Le principe de perfectibilité de la Conscience est la raison pour laquelle les Sages de tous temps ont parlé du développement des vertus, des valeurs morales et de l’éthique. C’est donc que ce qui caractérise une pensée juste, d’une pensée moins juste, est sa capacité à servir l’utilité commune, à être UNIVERSELLE. M’est avis que c’est lorsque l’on choisit en toute conscience la voie de la justesse, qui est universalité, que nous nous rapprochons de notre vrai Centre Divin, et non en rejetant en bloc les notions de justice et d’injustice.

Perfectionner sa Conscience implique un véritable sacrifice, car il est facile de succomber aux sirènes de la normalité ambiante et des habitudes de pensées routinières. C’est d’ailleurs une des raisons pour lesquelles Ulysse a dû s’attacher au mât de son bateau. Il connaissait trop bien la force des habitudes et a dû s’aider lui même dans sa volonté de ne pas y succomber pour parvenir au terme de sa quête.

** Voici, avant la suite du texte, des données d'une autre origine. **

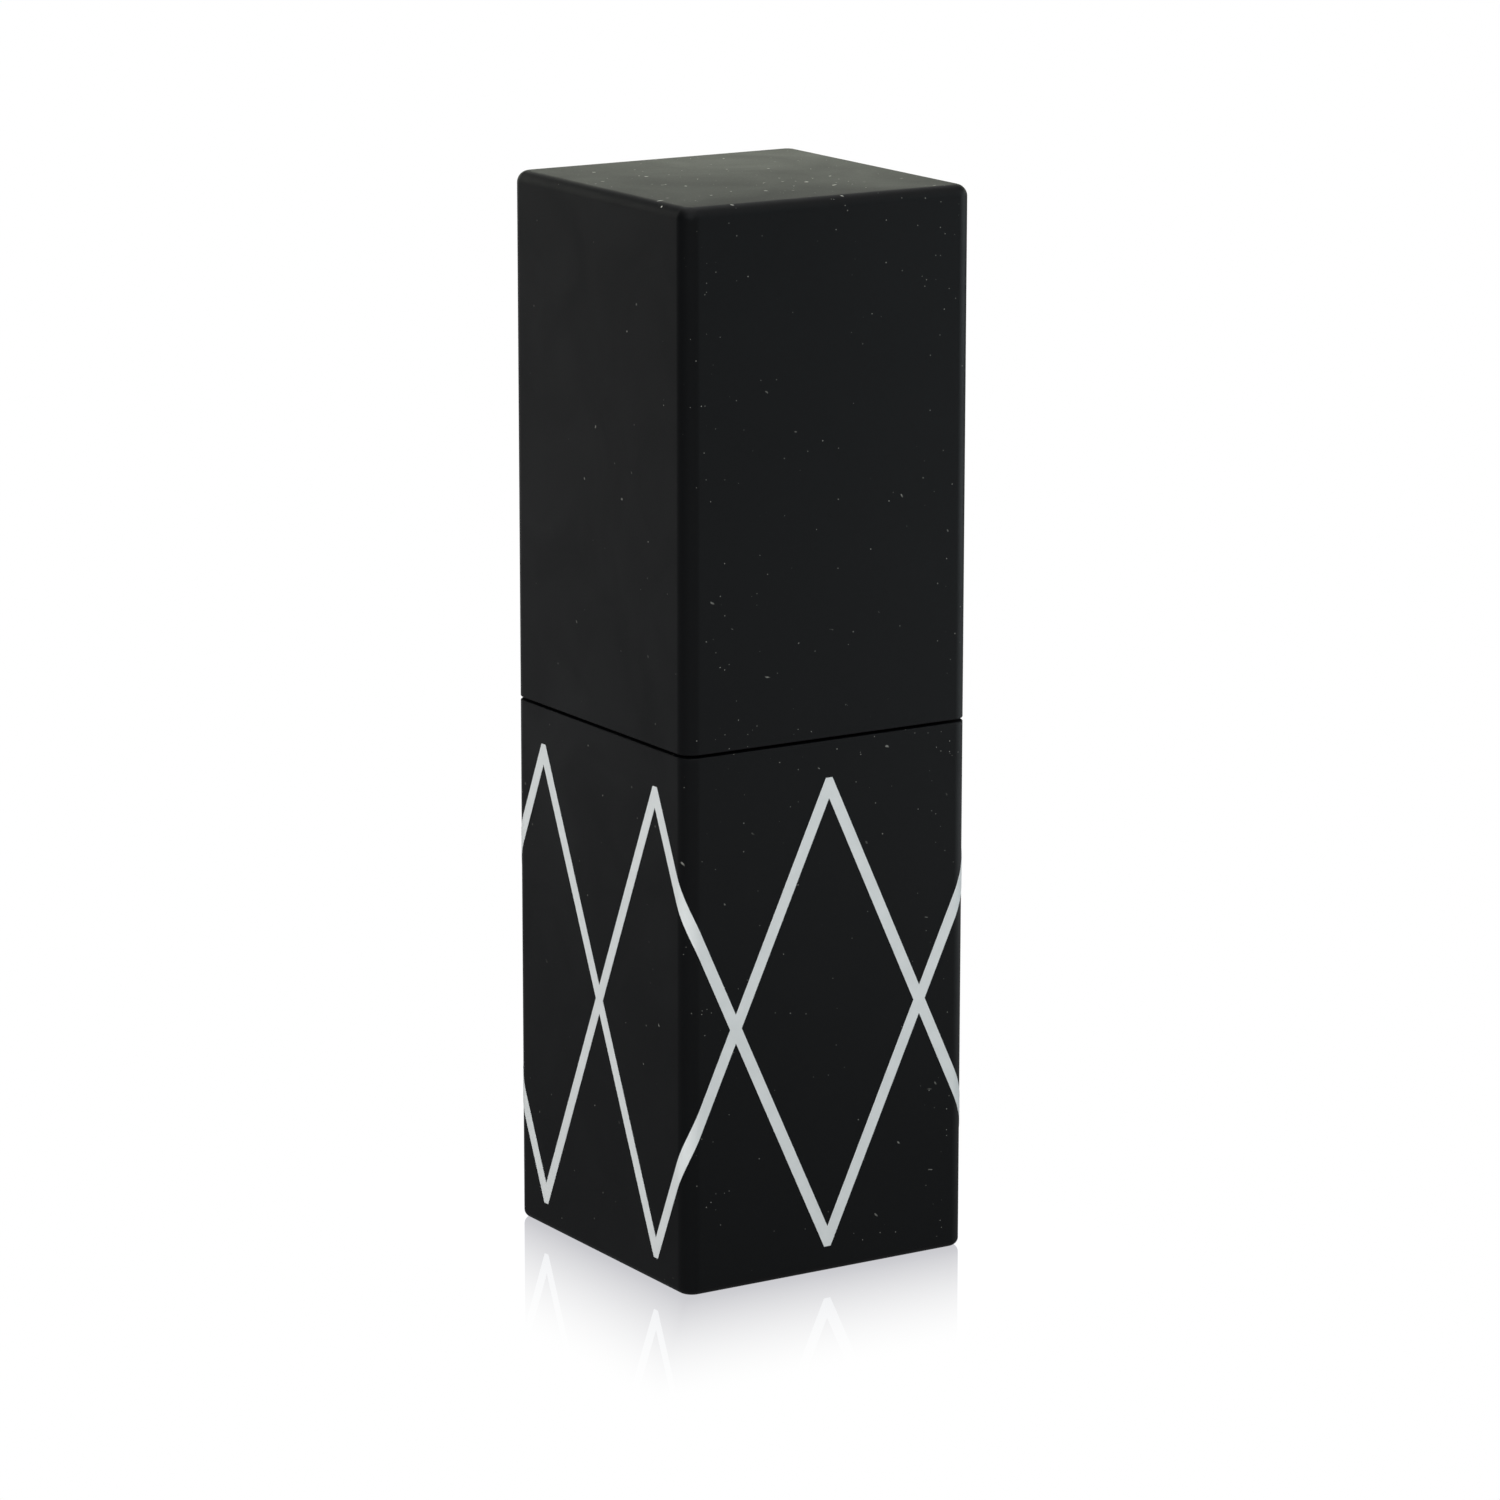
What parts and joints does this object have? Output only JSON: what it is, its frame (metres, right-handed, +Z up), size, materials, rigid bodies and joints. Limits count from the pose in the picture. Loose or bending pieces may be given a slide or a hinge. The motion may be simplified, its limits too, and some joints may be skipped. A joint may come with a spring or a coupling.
{
  "type": "lipstick case",
  "caption": "Square upright lipstick case with a pull-off cap, a turning round sleeve and a bullet that winds up and down.",
  "frame": {"origin": "centre of the base's flat underside, on the surface that the case stands on", "axes": "+Z up through the cap along the axis that the sleeve turns about; -Y is the front, which the bullet's slanted face looks towards; +X is the front's right"},
  "size_m": [0.022, 0.022, 0.072],
  "materials": {
    "soft_touch_black": "matte",
    "gloss_black": "gloss",
    "moulded_black": "satin",
    "natural_plastic": "satin",
    "gunmetal_sleeve": "gloss",
    "steel_weight": "satin",
    "magnet_nickel": "gloss",
    "brake_rubber": "matte",
    "label_paper": "matte",
    "lip_colour": "satin",
    "print_white": "matte"
  },
  "bodies": {
    "base": {"base_shell": "soft_touch_black", "base_insert": "moulded_black", "base_weight": "steel_weight", "shade_label": "label_paper", "shoulder_plate": "gloss_black", "base_magnet_1": "magnet_nickel", "base_magnet_2": "magnet_nickel", "base_magnet_3": "magnet_nickel", "base_magnet_4": "magnet_nickel", "slotted_tube": "moulded_black", "brake_ring": "brake_rubber"},
    "cap": {"cap_shell": "soft_touch_black", "cap_liner": "moulded_black", "cap_magnet_1": "magnet_nickel", "cap_magnet_2": "magnet_nickel", "cap_magnet_3": "magnet_nickel", "cap_magnet_4": "magnet_nickel"},
    "sleeve": {"outer_sleeve": "gunmetal_sleeve", "spiral_sleeve": "natural_plastic"},
    "carriage": {"bullet_cup": "gloss_black", "lipstick_bullet": "lip_colour"}
  },
  "joints": [
    {"name": "cap_lift", "type": "slide", "parent": "base", "child": "cap", "axis": [0, 0, 1], "range_m": [0, 0.045]},
    {"name": "sleeve_twist", "type": "hinge", "parent": "base", "child": "sleeve", "pos_m": [0, 0, 0.036], "axis": [0, 0, -1], "range_deg": [0, 540]},
    {"name": "bullet_rise", "type": "slide", "parent": "base", "child": "carriage", "axis": [0, 0, 1], "range_m": [0, 0.02]}
  ],
  "couplings": [
    {"joint": "bullet_rise", "follows": "sleeve_twist", "m_per_rad": 0.0021221}
  ]
}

Ne plus discerner revient donc à délaisser ce travail de perfectionnement de la Conscience. L’huile et l’eau ont beau former un ensemble uni par le verre qui les contient, ils n’en reste pas moins fondamentalement séparé de par leur nature. Tout comme l’Esprit et la matière qui ont des différences de densité qu’il faut apprendre à re-connaître afin de se re-tourner volontairement vers l’Esprit, le seul permettant la manifestation de la matière, la réciproque n’étant pas vrai.

Pour reprendre notre citation de Charles Baudelaire, « le diable existe », et « il se cache dans les détails » rajoute la sagesse populaire. Plus le discernement s’affine, et devient subtil, et plus la Conscience progresse et développe des Connaissances permettant son évolution. C’est une voie difficile, âpre et rugueuse, qui demande nombre d’effort et qui est à l’inverse de se laisser aller ou de lâcher prise tel que bon nombre de pseudos chercheurs l’imaginent et qui risquent, je pense, de dévaler la pente et de se rendre à l’opposé de là où ils pensaient se rendre initialement.